To salvage the Union, many European leaders and former leaders agree that the project needs to be scaled back. Two men hoping to become France’s next President, Nicolas Sarkozy and Alain Juppé, both acknowledge that people are tired of a faceless Brussels elite and have suggested measures to dilute the EU’s influence in national affairs.

The EU seems to have responded to the criticism, as it recently succumbed to the protests of some member states with regards to its free trade agreement with Canada.

The pact between the EU and Canada has taken seven years to reach, but after a deal was finally struck between negotiators on both sides the agreement will have to undergo further scrutiny as the national governments of each of the EU’s 27 member states will now have to ratify it.

Canadians will be more than frustrated to learn that that is unlikely to materialise. The free trade agreement is considered by some in the EU as the antecedent to the notorious Transatlantic Trade and Investment Partnership, another free trade deal, between the EU and the United States.

TTIP is controversial for a number of reasons: firstly, the deal is being negotiated behind closed doors, and the EU has been accused of a lack of transparency. Secondly, by harmonising the EU’s standards to those of the US, the deal would lower food and safety standards for European consumers and therefore enable American companies to enter EU markets.

Finally, perhaps most controversial of all is that TTIP would enable American companies to sue European governments were they to implement profit-damaging policies, through an international jurisdiction named ISDS (although it has been reformed as ICS in TTIP’s case).

The proposed free trade agreement has sparked fierce opposition in many EU countries - most notably in Germany, where up to 250,000 voters took to the streets to protest in October of 2015 - and is seen as one of many issues today jeopardising the Union’s integrity.

The EU’s approach is coherent with what pro-reformists are calling for. During a Republican party event in London last week, Nicolas Sarkozy - among other proposals - suggested that legislation passed by the European Parliament should also have to be ratified by national governments before becoming law in those member states.

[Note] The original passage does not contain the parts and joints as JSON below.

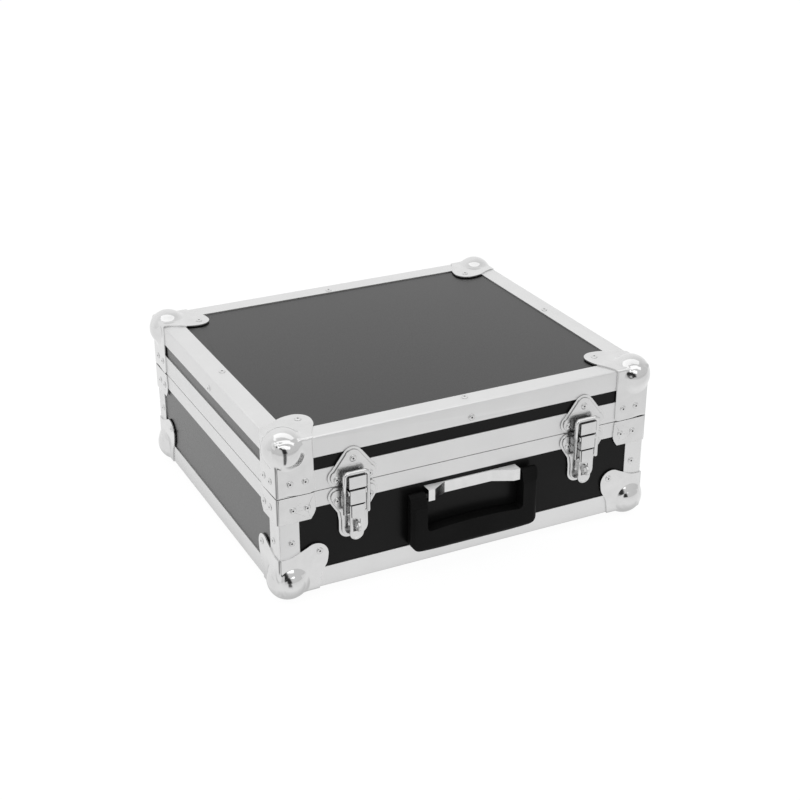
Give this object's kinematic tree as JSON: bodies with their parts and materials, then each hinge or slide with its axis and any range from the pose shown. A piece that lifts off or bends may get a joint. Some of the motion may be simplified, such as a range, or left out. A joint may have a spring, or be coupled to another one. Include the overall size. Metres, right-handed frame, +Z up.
{
  "type": "flight case",
  "caption": "Black laminated flight case with aluminium edging, ball corners, hinged lid, two toggle latches with padlock eyes and a folding handle",
  "frame": {"origin": "centre of the underside of the whole part's bounding box, on the floor it stands on", "axes": "+X to the right along the front, +Y from the front to the hinges at the back, +Z up; mm in the source, metres here"},
  "size_m": [0.3988, 0.3614, 0.1688],
  "materials": {
    "laminate": "plywood faced with fine-grained black semi-gloss laminate",
    "edging": "satin anodised aluminium extrusion",
    "plated_steel": "bright nickel or zinc plated pressed steel",
    "plastic": "black moulded plastic"
  },
  "bodies": {
    "base": {"base_floor": "laminate", "base_front_panel": "laminate", "base_back_panel": "laminate", "base_left_panel": "laminate", "base_right_panel": "laminate", "base_front_rim": "edging", "base_back_rim": "edging", "base_left_rim": "edging", "base_right_rim": "edging", "base_front_angle": "edging", "base_back_angle": "edging", "base_left_angle": "edging", "base_right_angle": "edging", "base_uprights": "edging", "base_corner_fl": "plated_steel", "base_corner_fr": "plated_steel", "base_corner_bl": "plated_steel", "base_corner_br": "plated_steel", "corner_braces": "plated_steel", "latch_plate_left": "plated_steel", "latch_plate_right": "plated_steel", "latch_staple_left": "plated_steel", "latch_staple_right": "plated_steel", "latch_axles": "plated_steel", "handle_bracket": "plated_steel", "handle_pins": "plated_steel", "hinge_base_leaves": "plated_steel", "hinge_pins": "plated_steel", "base_rivets": "plated_steel"},
    "lid": {"lid_top_panel": "laminate", "lid_front_panel": "laminate", "lid_back_panel": "laminate", "lid_left_panel": "laminate", "lid_right_panel": "laminate", "lid_front_rim": "edging", "lid_back_rim": "edging", "lid_left_rim": "edging", "lid_right_rim": "edging", "lid_front_angle": "edging", "lid_back_angle": "edging", "lid_left_angle": "edging", "lid_right_angle": "edging", "lid_corner_fl": "plated_steel", "lid_corner_fr": "plated_steel", "lid_corner_bl": "plated_steel", "lid_corner_br": "plated_steel", "latch_keeper_left": "plated_steel", "latch_keeper_right": "plated_steel", "hinge_lid_leaves": "plated_steel", "lid_rivets": "plated_steel"},
    "left_lever": {"latch_lever_left": "plated_steel"},
    "right_lever": {"latch_lever_right": "plated_steel"},
    "left_bail": {"latch_bail_left": "plated_steel"},
    "right_bail": {"latch_bail_right": "plated_steel"},
    "handle": {"handle_grip": "plastic"}
  },
  "joints": [
    {"name": "lid_hinge", "type": "hinge", "parent": "base", "child": "lid", "pos_m": [0, 0.17346, 0.1077], "axis": [-1, 0, 0], "range_deg": [0, 95]},
    {"name": "left_latch_lever", "type": "hinge", "parent": "base", "child": "left_lever", "pos_m": [-0.12, -0.17354, 0.1031], "axis": [-1, 0, 0], "range_deg": [0, 100]},
    {"name": "left_latch_bail", "type": "hinge", "parent": "left_lever", "child": "left_bail", "pos_m": [-0.12, -0.17354, 0.0826], "axis": [1, 0, 0], "range_deg": [0, 120]},
    {"name": "right_latch_lever", "type": "hinge", "parent": "base", "child": "right_lever", "pos_m": [0.12, -0.17354, 0.1031], "axis": [-1, 0, 0], "range_deg": [0, 100]},
    {"name": "right_latch_bail", "type": "hinge", "parent": "right_lever", "child": "right_bail", "pos_m": [0.12, -0.17354, 0.0826], "axis": [1, 0, 0], "range_deg": [0, 120]},
    {"name": "handle_fold", "type": "hinge", "parent": "base", "child": "handle", "pos_m": [0, -0.16934, 0.0792], "axis": [-1, 0, 0], "range_deg": [0, 100]}
  ],
  "couplings": [
    {"joint": "left_latch_bail", "follows": "left_latch_lever", "ratio": 1.2},
    {"joint": "right_latch_bail", "follows": "right_latch_lever", "ratio": 1.2}
  ]
}
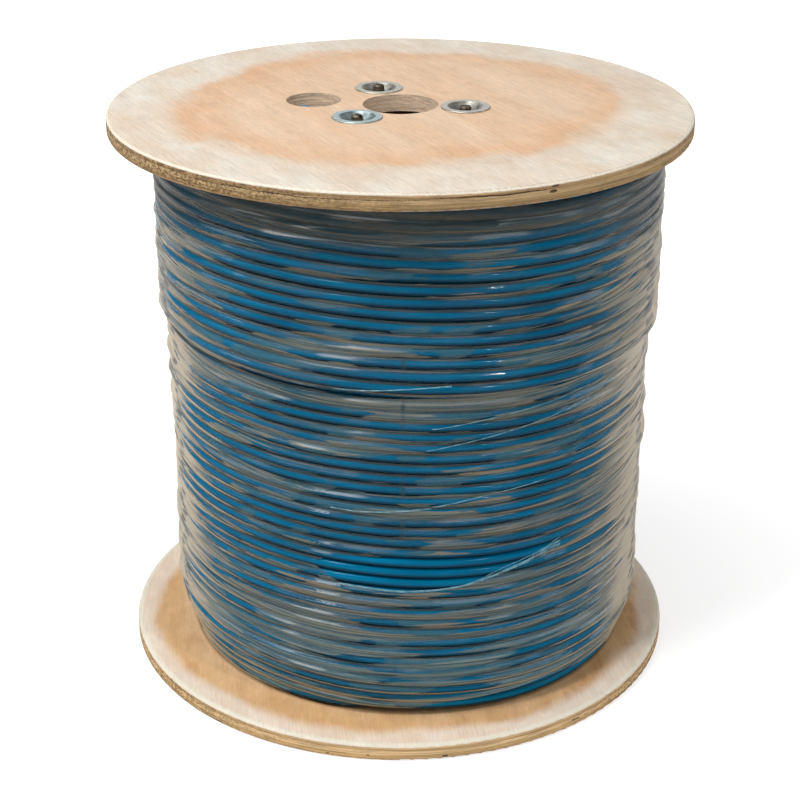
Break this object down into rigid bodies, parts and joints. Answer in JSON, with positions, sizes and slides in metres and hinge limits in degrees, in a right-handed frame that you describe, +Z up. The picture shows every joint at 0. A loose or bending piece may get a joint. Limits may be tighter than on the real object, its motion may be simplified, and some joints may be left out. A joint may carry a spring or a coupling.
{
  "type": "cable drum",
  "caption": "Plywood cable drum with a hard-paper core, tie rods and plate nuts, wound full of data cable under clear stretch film.",
  "frame": {"origin": "centre of the arbor hole at the bottom flange's outer face, which the drum stands on", "axes": "+Z up along the drum's axis, +X towards the side where the winding stands out most, +Y away from the side where the turns cross over"},
  "size_m": [0.4, 0.4, 0.4028],
  "materials": {
    "plywood": "matte",
    "hard_paper": "matte",
    "rod_steel": "satin",
    "zinc_plate": "satin",
    "cable_jacket": "satin",
    "stretch_film": "gloss"
  },
  "bodies": {
    "root": {"bottom_flange": "plywood", "top_flange": "plywood", "core_tube": "hard_paper", "tie_rod_1": "rod_steel", "tie_rod_2": "rod_steel", "tie_rod_3": "rod_steel", "top_nut_1": "zinc_plate", "top_nut_2": "zinc_plate", "top_nut_3": "zinc_plate", "bottom_nut_1": "zinc_plate", "bottom_nut_2": "zinc_plate", "bottom_nut_3": "zinc_plate", "cable_inner_layers": "cable_jacket", "cable_upper_layer": "cable_jacket", "cable_bottom_turns": "cable_jacket", "cable_inner_end": "cable_jacket", "film_wrap": "stretch_film"}
  },
  "joints": []
}
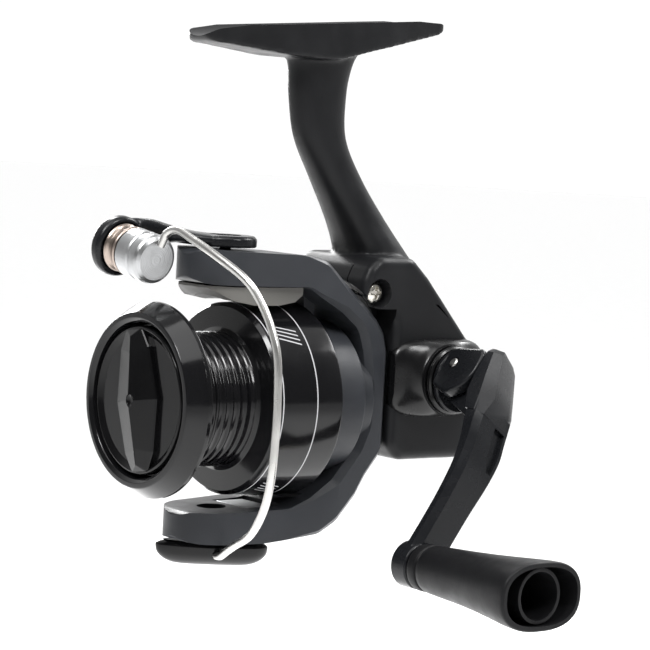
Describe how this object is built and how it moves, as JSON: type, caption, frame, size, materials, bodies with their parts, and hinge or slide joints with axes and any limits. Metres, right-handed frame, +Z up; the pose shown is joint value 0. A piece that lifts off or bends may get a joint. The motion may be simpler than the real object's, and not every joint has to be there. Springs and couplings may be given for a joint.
{
  "type": "spinning reel",
  "caption": "Open-face spinning reel with a curved foot, cupped rotor with bail and line roller, spool with front drag, and a folding side crank with an oval knob.",
  "frame": {"origin": "middle of the foot's saddle, where the rod's seat rests", "axes": "+Z up out of the foot, away from the spool; +Y to the rear along the spool axis; +X to the crank side"},
  "size_m": [0.095, 0.0912, 0.1136],
  "materials": {
    "satin_black": "satin charcoal-black",
    "rotor_grey": "satin dark grey",
    "spool_black": "gloss black with thin bright rings",
    "drag_black": "gloss black",
    "bail_arm_black": "gloss black with bright edge",
    "knob_black": "matt soft-touch",
    "steel": "brushed",
    "screw_steel": "nickel plated",
    "aluminium": "turned, satin",
    "brass": "turned",
    "roller_tan": "coppery coating, polished",
    "zinc": "die-cast",
    "felt": "oiled felt",
    "nylon": "moulded"
  },
  "bodies": {
    "housing": {"reel_body": "satin_black", "side_cover": "satin_black", "cover_screw_top": "screw_steel", "cover_screw_rear": "screw_steel", "boss_collar": "aluminium", "crank_bearing_right": "steel", "crank_bearing_left": "steel", "pinion_bearing": "steel", "one_way_clutch": "zinc", "clutch_retainer": "steel", "retainer_screw_1": "screw_steel", "retainer_screw_2": "screw_steel", "slider_guide_rod": "steel"},
    "crank": {"drive_gear": "zinc", "winder_pinion": "zinc", "handle_root": "satin_black", "fold_pin": "steel", "handle_screw_cap": "satin_black"},
    "arm": {"crank_arm": "satin_black", "knob_spindle": "brass"},
    "knob": {"handle_knob": "knob_black"},
    "winder": {"winder_gear": "nylon"},
    "shaft": {"main_shaft": "steel", "crosswind_slider": "nylon", "slider_screw": "screw_steel", "click_gear": "nylon", "shaft_pin": "steel", "drag_washer_steel_1": "steel", "drag_washer_steel_2": "steel"},
    "spool": {"spool": "spool_black", "drag_washer_felt_1": "felt", "drag_washer_felt_2": "felt", "drag_retaining_clip": "steel", "click_pawl": "nylon"},
    "drag_knob": {"drag_knob": "drag_black", "drag_spring": "steel"},
    "drag_nut": {"drag_nut": "brass"},
    "rotor": {"rotor": "rotor_grey", "pinion": "brass", "rotor_nut": "brass", "balance_weight": "zinc", "bail_arm_cover": "rotor_grey", "arm_cover_screw": "screw_steel", "bail_spring": "steel"},
    "bail_trip": {"bail_trip_lever": "nylon"},
    "bail": {"bail_lever": "satin_black", "bail_lever_screw": "satin_black", "roller_screw": "screw_steel", "roller_bush": "nylon", "roller_cone_cap": "aluminium", "bail_wire": "steel", "bail_arm_low": "bail_arm_black", "bail_arm_low_screw": "screw_steel"},
    "line_roller": {"line_roller": "roller_tan"}
  },
  "joints": [
    {"name": "handle_crank", "type": "hinge", "parent": "housing", "child": "crank", "pos_m": [0, 0.0262, -0.0694], "axis": [1, 0, 0], "continuous": true},
    {"name": "rotor_spin", "type": "hinge", "parent": "housing", "child": "rotor", "pos_m": [0, 0, -0.0742], "axis": [0, 1, 0], "continuous": true},
    {"name": "winder_spin", "type": "hinge", "parent": "housing", "child": "winder", "pos_m": [0, 0.0365, -0.0757], "axis": [1, 0, 0], "continuous": true},
    {"name": "spool_oscillation", "type": "slide", "parent": "housing", "child": "shaft", "axis": [0, 1, 0], "range_m": [-0.0085, 0]},
    {"name": "spool_drag_slip", "type": "hinge", "parent": "shaft", "child": "spool", "pos_m": [0, 0, -0.0742], "axis": [0, 1, 0], "continuous": true},
    {"name": "drag_knob_turn", "type": "hinge", "parent": "shaft", "child": "drag_knob", "pos_m": [0, 0, -0.0742], "axis": [0, -1, 0], "range_deg": [0, 540]},
    {"name": "drag_nut_travel", "type": "slide", "parent": "shaft", "child": "drag_nut", "axis": [0, -1, 0], "range_m": [0, 0.0011]},
    {"name": "bail_open", "type": "hinge", "parent": "rotor", "child": "bail", "pos_m": [0, -0.021, -0.0742], "axis": [0, 0, -1], "range_deg": [0, 105]},
    {"name": "bail_trip", "type": "slide", "parent": "rotor", "child": "bail_trip", "axis": [0, 1, 0], "range_m": [0, 0.0023]},
    {"name": "line_roller_spin", "type": "hinge", "parent": "bail", "child": "line_roller", "pos_m": [-0.0115, -0.0381, -0.0449], "axis": [0.9853, 0.06, -0.16], "continuous": true},
    {"name": "handle_fold", "type": "hinge", "parent": "crank", "child": "arm", "pos_m": [0.0226, 0.02667, -0.06875], "axis": [0, -0.8141, 0.5807], "range_deg": [0, 90]},
    {"name": "knob_spin", "type": "hinge", "parent": "arm", "child": "knob", "pos_m": [0.05, 0.0021, -0.10319], "axis": [1, 0, 0], "continuous": true}
  ],
  "couplings": [
    {"joint": "rotor_spin", "follows": "handle_crank", "ratio": -5.1429},
    {"joint": "winder_spin", "follows": "handle_crank", "ratio": -0.56522},
    {"joint": "drag_nut_travel", "follows": "drag_knob_turn", "m_per_rad": 0.00011141},
    {"joint": "bail_trip", "follows": "bail_open", "m_per_rad": 0.0012}
  ]
}
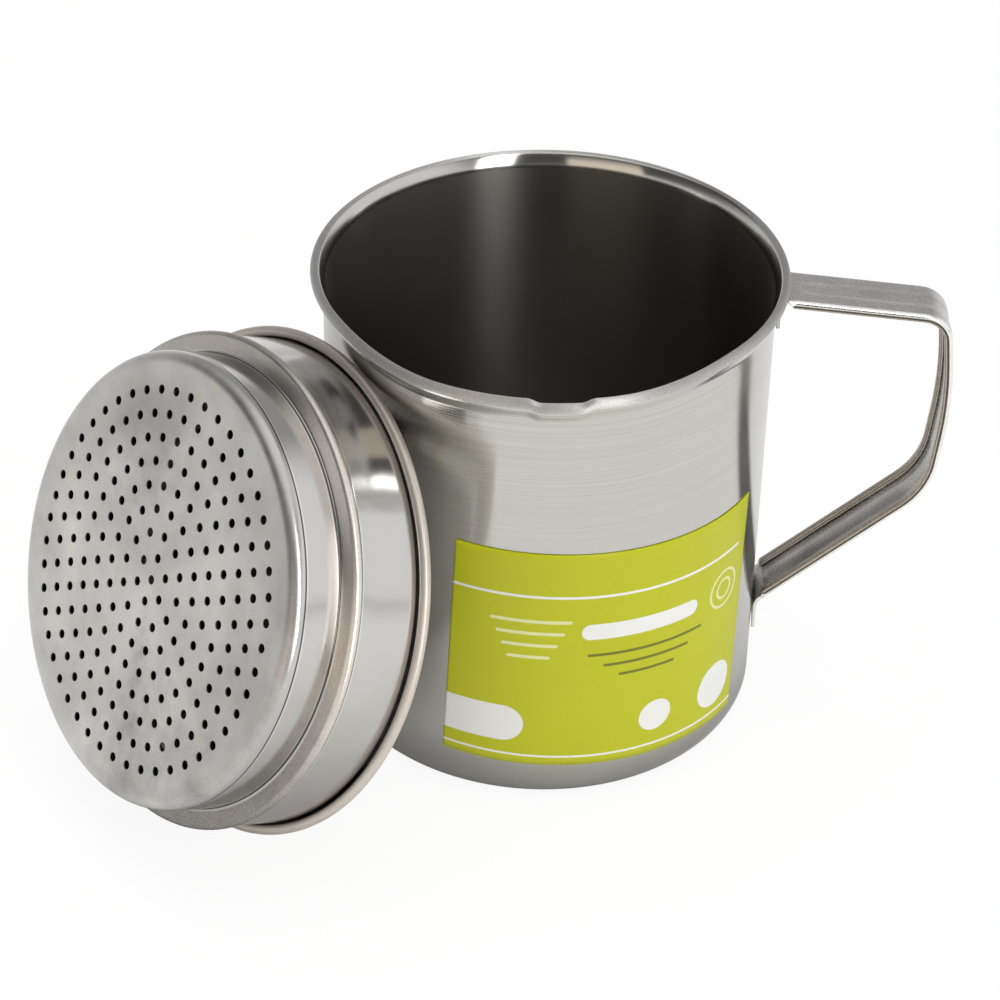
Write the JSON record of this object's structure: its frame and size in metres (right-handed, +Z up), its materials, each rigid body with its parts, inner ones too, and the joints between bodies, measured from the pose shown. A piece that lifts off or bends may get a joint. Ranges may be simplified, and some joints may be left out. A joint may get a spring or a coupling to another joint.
{
  "type": "oil and grease strainer pot",
  "caption": "Steel mug-shaped grease pot with a strip handle and a pouring lip, and a holed strainer basket hinged to its lid, stood leaning beside it.",
  "frame": {"origin": "centre of the mug's flat base", "axes": "+Z up along the mug's axis, +X towards the handle, -Y towards the pouring lip"},
  "size_m": [0.2153, 0.1533, 0.1165],
  "materials": {
    "mug_steel": "satin, fine lines round the body",
    "handle_steel": "satin, lengthwise",
    "label_film": "semi-matt printed film",
    "strainer_steel": "satin disc, bright walls",
    "lid_steel": "bright satin",
    "hinge_steel": "satin"
  },
  "bodies": {
    "mug": {"mug_body": "mug_steel", "handle": "handle_steel", "label": "label_film"},
    "lid": {"lid": "lid_steel", "lid_hinge_leaf": "hinge_steel"},
    "strainer": {"strainer_basket": "strainer_steel", "hinge_bracket": "hinge_steel", "hinge_pin": "hinge_steel"}
  },
  "joints": [
    {"name": "lid_lift_away", "type": "slide", "parent": "mug", "child": "lid", "axis": [-0.7307, -0.5607, 0.3896], "range_m": [0, 0.15]},
    {"name": "strainer_hinge", "type": "hinge", "parent": "lid", "child": "strainer", "pos_m": [-0.10246, 0.0102, 0.05366], "axis": [-0.3091, -0.2372, -0.921], "range_deg": [-0.8, 105]}
  ]
}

Although Mr Sarkozy would have to be elected President before kicking off any reforms, his concerns and solutions over the European Union are shared by a number of other European politicians.

The EU’s decision with regards to its free trade deal with Canada should be interpreted as an attempt both to appease those who worry about the Union’s future in its current form and to dispel the myths of the inevitability of a European super-state described by those trying to undermine the European project.

The EU’s decision is also a statement that the bureaucrats at the helm of the Union - often at the centre of much of the populist tongue-bashing - are well aware of the problems that might trip up the bloc’s prosperity. Some will consider this as the beginning of the unravelling of “ever closer Union”, but perhaps the EU can now only survive if it is scaled back.